Hundreds of universities across the country have reported similar success with their programs and have expanded them due to the popularity. Yet Quinnipiac has barely scratched the surface with its own process.

While gender-inclusive housing would be a great step towards the university supporting LGBTQ students, it’s not the only group that would benefit from it. Many friend groups in college are made up of multiple genders, yet the only way they could live together would be in an off-campus house, taking underclassmen or students without their own car out of the running.

University of Connecticut states on its gender-inclusive housing page that the program is not only for those in the LGBTQ community but also for “students who appreciate the learning and growth stemming from experiences with gender diversity.”

By allowing all students to opt into gender-inclusive housing, Quinnipiac will be allowing students to have a more diverse and fulfilling college experience, where they will meet more people that come from different backgrounds and have different experiences and ideas. The program would also help promote general inclusivity on campus, as it would normalize mixed-gender housing groups, so that it is no longer something “for trans students,” and instead something everyone who wants to can partake in.

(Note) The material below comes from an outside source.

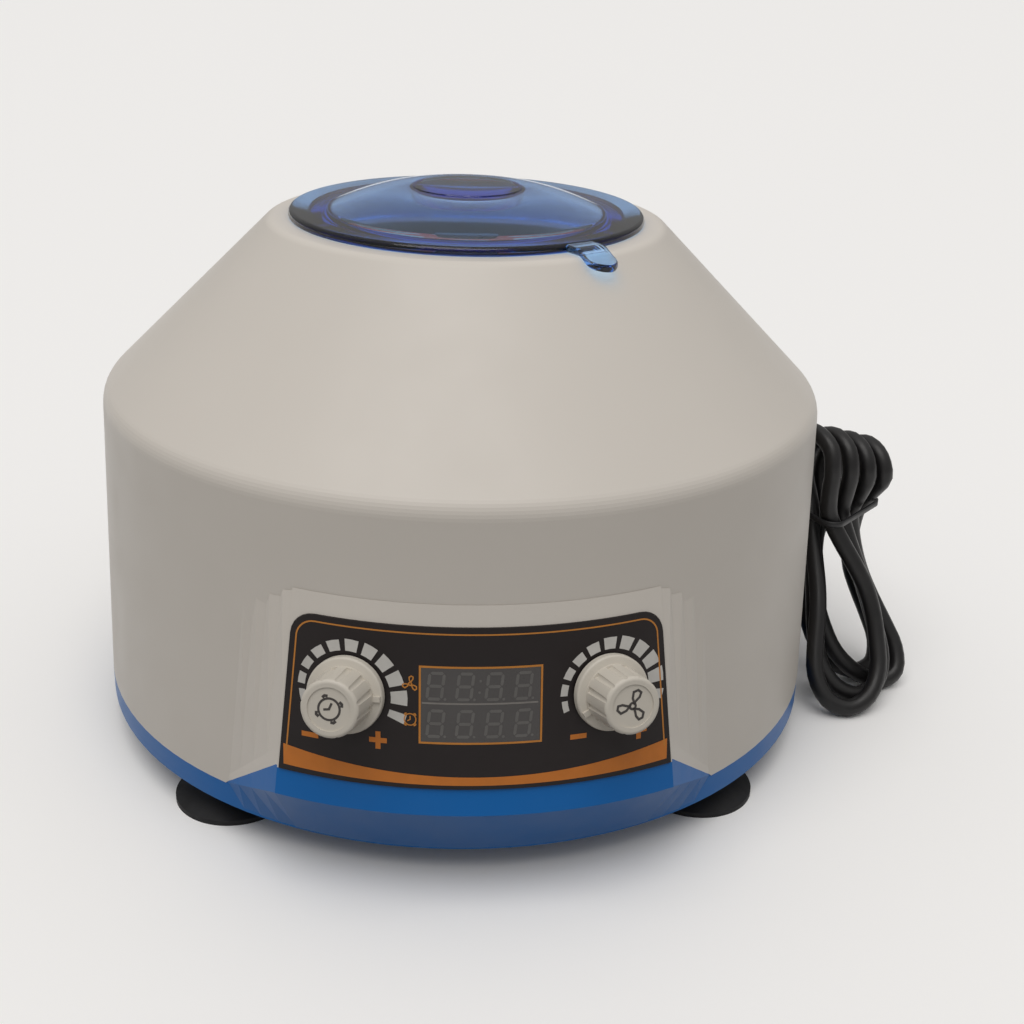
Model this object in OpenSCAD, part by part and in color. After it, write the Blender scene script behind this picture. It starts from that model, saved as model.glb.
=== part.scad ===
// Bench centrifuge: blue tray, white drum with a sloping front, lift-off lid and six-place rotor

/* [Body] */
// Radius of the drum and the tray where they meet
body_r = 130; // [128:0.5:133]
// Height of the rubber feet
foot_h = 12; // [10:0.5:14]
// Height of the tray's rim
rim_h = 8; // [7:0.5:10]
// Thickness of the tray's floor and walls
tray_t = 3; // [2.5:0.1:3.5]
// Height of the drum wall from the rim to the shoulder
wall_h = 104; // [102:0.5:108]
// How far the drum wall leans in over its height
wall_draft = 4; // [3:0.5:5]
// Radius of the rounding at the shoulder
shoulder_round = 8.6; // [5:0.2:11]
// Height of the cone above the shoulder
cone_h = 54.7; // [53:0.1:57]
// Radius of the cone's upper edge
collar_r = 70.5; // [69:0.5:73]
// Radius where the collar turns flat
collar_flat_r = 64.5; // [63.5:0.5:66]
// Height of the flat collar above the cone
collar_h = 2.6; // [2:0.1:3.2]
// Thickness of the housing's moulded walls
wall_t = 2.6; // [2.2:0.1:3]
// Radius of the opening on top
opening_r = 53.6; // [52:0.2:55]
// Depth of the guide ring that hangs under the opening
neck_h = 12; // [11:0.5:14]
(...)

However, I shouldn’t have to justify having inclusive housing by stating how it could also help cisgender and straight people. Quinnipiac’s Student Body Creed claims that it “respects and values all members of this diverse community,” but its policies don’t go the distance to reflect that. It shouldn’t be a hard choice for Quinnipiac to do something that would protect and support so many of its LGBTQ students, and it’s time for it to make some changes.